Rino's Woodworking Hardwood Selections
Rino's Woodworking has a reputation for quality in both our workmanship and the materials we use. Learn more about the wood species and grades we offer for architectural molding and millwork. Learn about:
What Are Hardwoods?
Hardwoods are deciduous trees that have broad leaves, produce a fruit or nut and generally go dormant in the winter. America's forests grow hundreds of varieties of hardwood trees that thrive in this country's temperate climates. These varieties, or species, include oak, ash, cherry, maple and poplar.
How Hardwood is Rated
There are 3 grades of hardwood; FAS, #1 Common & #2 Common. We use only FAS rated wood also called "1 & 2 Upper".
- FAS: Grade yielding long, wide clear cuttings. Suitable for highly visible, top quality hardwood applications such as moldings and furniture.
- #1 Common: Grade yielding clear cuttings of medium length & width.
- #2 Common: Economical, grade yielding short, narrow clear cuttings.
Natural Variations in Appearance
Why doesn't what you bought look like the sample in the showroom? Unlike factory-made, artificial materials, each hardwood board has a unique life story. During the approximately 60 years it takes for a hardwood to mature, each tree develops a one-of-a-kind grain pattern and texture.
Natural hardwood products are never as uniform as plastic laminate or wallpaper from a catalog. Solid hardwood products, like silks, leather and precious stones, are shaped by natural forces and may display a variety of character markings. Knots are character marks, telling the story of tree limbs that grew and fell to the forest floor as the tree matured.
Even boards from the same hardwood tree will show significant variation in color. For instance, "younger" wood, closer to the bark (sapwood), will be lighter than that which comes from the central portion. You also can see the effects of the minerals and other essential elements that the trees absorbed as they grew.
Character Markings Glossary
- Knots: Hard, cylindrical regions marking locations of branches that have been encased by later growth of the tree.
- Mineral streaks: Olive or grayish markings caused by such environmental factors as trace elements in water or soil.
- Sapwood: The paler-colored wood closer to the bark of the tree.
- Grain: The directions, size, appearance and quality of wood fibers.
- Growth ring: Layer of wood added to a tree during a single growing season made up of earlywood and latewood.
No two pieces of hardwood are alike. Because of this, your particular item looks like no other in the world, including those in the showroom. However, rest assured that none of the natural markings that characterize hardwood floors, furniture, woodwork and cabinetry affect their durability or structural integrity.
Hardwood In Your Home
Expansion and contraction of wood is perfectly normal during changes in the weather. Wood is a natural material that seeks to be in balance with its surroundings. Hardwoods destined for use in home furnishings are carefully kiln-dried for that purpose, and they will take on or give off moisture with extreme changes in relative humidity. When the air is exceptionally warm and humid, solid hardwoods will absorb moisture and expand. Likewise, with much cooler, drier air, the wood will give off moisture and contract. This is completely natural, and craftsmen design fine solid hardwood products to accommodate these changes.

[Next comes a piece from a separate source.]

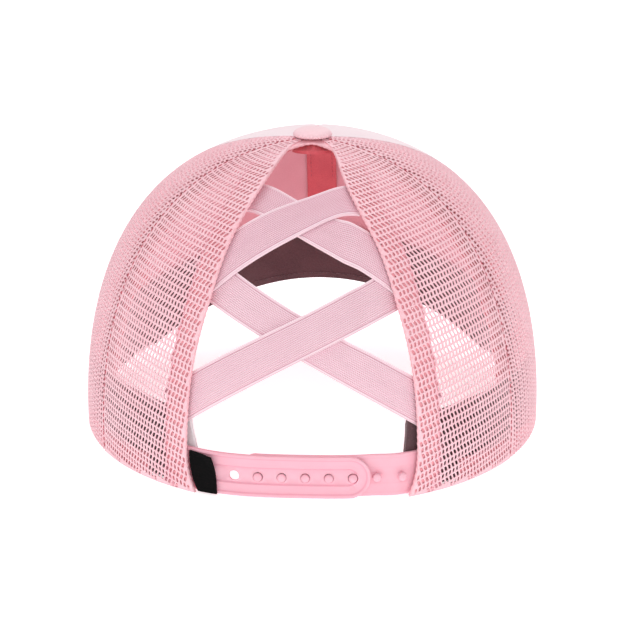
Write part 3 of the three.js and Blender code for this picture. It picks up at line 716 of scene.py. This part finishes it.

Remember that hardwoods are natural materials and they will expand and contract with extreme changes in your home's relative humidity.
Preparing Your Home For Hardwood Installation
- Your house should be closed in, with all the outside windows and doors in place, before hardwood lumber, millwork or flooring are delivered.
- The temperature and relative humidity should be maintained at occupancy levels for at least five days.
- Excess moisture anywhere in the house should be allowed to evaporate.
- Sheet rock should be allowed to dry for at least two days, and plaster for a week or more, depending on weather conditions.
- When it's delivered, the lumber, flooring or millwork should be divided into small lots and stored for at least a week in the rooms where they will be installed.
- Unprotected hardwood products should never be trucked, unloaded or stored in rain, snow or other wet conditions.
- A contractor who receives a shipment of hardwood paneling, flooring, millwork or cabinetry should pull out several sample boards and use a hand-held moisture meter to measure their moisture content. The figure should closely match the one recommended for your part of the country. If it doesn't, the contractor should let the hardwood adjust to the site before installation.